El club de la discordia

La solidaridad recíproca entre los distintos países de Europa no pasa por su mejor momento. Numerosos europeos occidentales reniegan de la derecha nacionalista de Polonia y Hungría. Ya durante la crisis del euro, cuando en Grecia se exhibían imágenes de la canciller Angela Merkel en uniforme nazi y se quemaban en público banderas alemanas, se endureció el tono contra la supuesta arrogancia de una Alemania económicamente todopoderosa. La política de fronteras abiertas de Merkel ha azuzado todavía más los ánimos contra Alemania en muchos lugares. El ministro del Interior italiano, Matteo Salvini, se ha despachado verbalmente contra los buenistas alemanes que, a sus ojos, desprecian la soberanía y las leyes italianas.

Podría seguir y seguir con la lista de conflictos intraeuropeos: muchos catalanes desprecian a la Unión Europea (UE) porque no ha querido zanjar su conflicto con el poder central. Incluso en Bruselas, funcionarios y políticos se indignan con los “europeos orientales” que se embolsan mucho dinero de los fondos estructurales, pero no muestran solidaridad alguna a la hora de acoger a inmigrantes.

Sin embargo, en las cumbres de la Unión Europea no se oye nada de que estos mismos países pierden de forma masiva a sus médicos e ingenieros, que los abandonan por trabajos mejor remunerados en los Estados de Europa septentrional y occidental, lo que amenaza con la miseria a muchas zonas de Bulgaria, Rumanía y Croacia.

En estos tiempos turbulentos, la Unión Europea actúa —incluso dejando fuera el caos del Brexit— como un club de la discordia organizada. Si la UE fuera un club de fútbol, las disputas entre la delantera y la defensa, los entrenadores y el presidente hace ya tiempo que habrían precipitado su descenso. De forma sarcástica, también se puede defender la conclusión contraria: que a pesar de la rampante desconfianza y los reproches mutuos, la Unión Europea sigue funcionando pasablemente; además, el hecho de que pese a toda la gresca se hayan podido poner de acuerdo para elegir una nueva presidenta de la Comisión es casi un milagro y un indicio de que la formidable idea básica de la cooperación transnacional es más fuerte que el egoísmo nacional.

Y, al contrario, también podríamos preguntarnos alguna vez con calma si, personalmente, somos ajenos a los prejuicios nacionales que se deslizan en las noticias e incluso en los comunicados gubernamentales. Hace poco me preguntó irónicamente una francesa qué tal me iba, como alemán, en Italia, “el país de Salvini”. Mi digna respuesta —“en las elecciones presidenciales francesas el Frente Nacional de Marine Le Pen ha recibido el doble de votos que la Liga Norte de Salvini en Italia”— fue rechazada con grandeur por la dama: “Son cosas completamente distintas”, observó.

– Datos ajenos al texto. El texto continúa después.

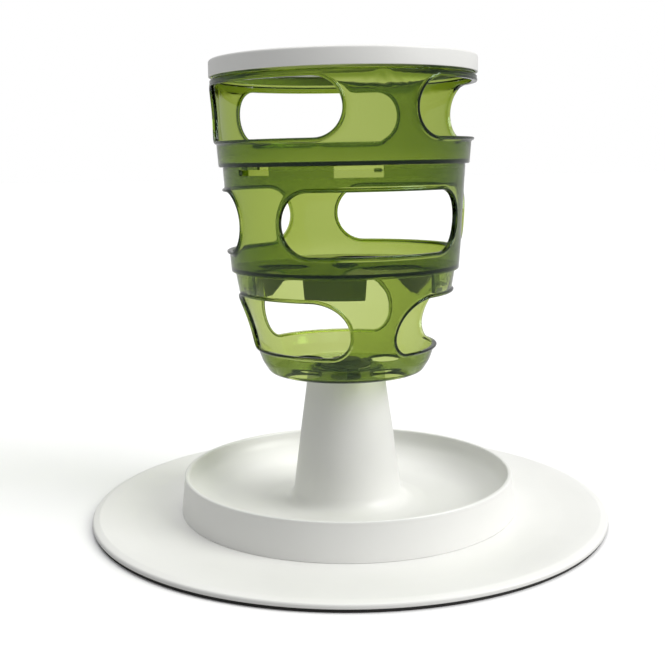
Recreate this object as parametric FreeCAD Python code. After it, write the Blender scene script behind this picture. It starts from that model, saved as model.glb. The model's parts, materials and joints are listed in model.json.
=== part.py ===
import FreeCAD, Part
import math
import os

V = FreeCAD.Vector

# ---------------------------------------------------------------------------
# Cat food tree: a dish-shaped base plate, a round kibble tray with a hollow
# trunk moulded into it, and three see-through levels stacked on the trunk.
# Kibble is poured in at the top and falls from level to level into the tray.
#
# Millimetres, +Z up. Origin: centre of the ring that the tree stands on.
# Azimuth 0 faces -Y, and positive azimuth turns towards +X.
# ---------------------------------------------------------------------------

# --- driving dimensions ----------------------------------------------------
PLATE_R = 180.0            # base plate, outer radius
PLATE_BOTTOM = 1.6
PLATE_EDGE_Z = 2.3         # lower line of the plate's outer edge
PLATE_RIM_Z = 6.6          # highest line of the plate's raised rim
RING_R0, RING_R1 = 171.5, 178.9   # rubber ring under the rim, proud of the edge below
PAD_R, PAD_AT = 7.0, 88.0         # four rubber pads nearer the middle

TRAY_FOOT_R = 118.0
TRAY_FOOT_Z = 4.3
TRAY_RIM_R = 114.5
TRAY_RIM_Z = 30.0
TRUNK_TOP_Z = 101.0
TRUNK_TOP_R = 27.2
NECK_R = 17.22
NECK_TOP_Z = 104.8
STUD_R = 9.0
STUD_TOP_Z = 107.0

WALL = 2.2                 # wall of the see-through levels
LIP = 1.7                  # how far the rolled edge of a window stands out
LIP_W = 2.3                # and how wide it is

BOWL_BOTTOM_Z = 101.2
BOWL_COLLAR_TOP = 173.6
BOWL_HOLE_R = 12.2         # four round drop holes
BOWL_HOLE_AT = 39.8

MID_SKIRT_Z = 172.8
MID_FLOOR_TOP = 176.0
MID_COLLAR_TOP = 243.8
UP_SKIRT_Z = 243.4
UP_FLOOR_TOP = 245.9
UP_TONGUE_TOP = 308.4
FLOOR_T = 1.8

TOP_RING_R = 90.2
TOP_RING_Z0, TOP_RING_Z1 = 302.7, 314.2

# windows: first azimuth, last azimuth, lowest and highest z, radius of the
# lower and upper corners; each is repeated three times round the axis
LOW_WIN = (29.6, 122.7, 120.6, 157.4, 13.2, 23.6)
MID_WIN = (-29.8, 63.6, 187.5, 227.2, 19.8, 19.9)
UP_WIN = (31.9, 119.8, 260.6, 296.8, 18.0, 18.2)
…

Es precisamente esta manera de pensar la que termina socavando la Unión Europea. Quien considera que para sí y para los suyos rigen otras normas que para “los otros”, quien quiere solo para sí lo ancho del embudo, está profundamente preso de una estrecha forma de pensar nacional.

Por eso no debería ser ninguna sorpresa que los italianos teman más a la inmigración masiva a través del Mediterráneo que los irlandenses, daneses o letones. Es en Italia donde desembarcan los migrantes. Lo mismo puede decirse de la solidaridad que se exige a los europeos orientales a la hora de acogerlos. ¿Por qué Estados como Bulgaria, que sufre la sangría demográfica de sus ciudadanos mejor formados, debe hacerse cargo de numerosas personas sin formación, que a fin de cuentas acuden atraídos por Europa occidental? Todos debemos cuidarnos de las cómodas generalizaciones nacionales.

Un ejemplo más: no hay “polacos populistas”, porque no todos los ciudadanos de Polonia, ni de lejos, han votado al partido Ley y Justicia. Y, al mismo tiempo, una ojeada al sangriento pasado polaco, con las ocupaciones nazi y soviética, nos ayuda a entender la mayor desconfianza de Polonia a un poder central que dé órdenes desde el extranjero. Lo mismo ocurre con todas las naciones de la UE y sus historias divergentes. Cada país es distinto, funciona de forma distinta, reacciona de manera distinta. Eso es precisamente lo fascinante de la UE. Si reducimos esto a un tosco relato sobre Oriente y Occidente, sobre derecha e izquierda, sobre el bien y mal, la Unión Europea ya ha perdido su diversidad.

Dirk Schümer es corresponsal para Europa de Die Welt. Traducción de Jesús Albores.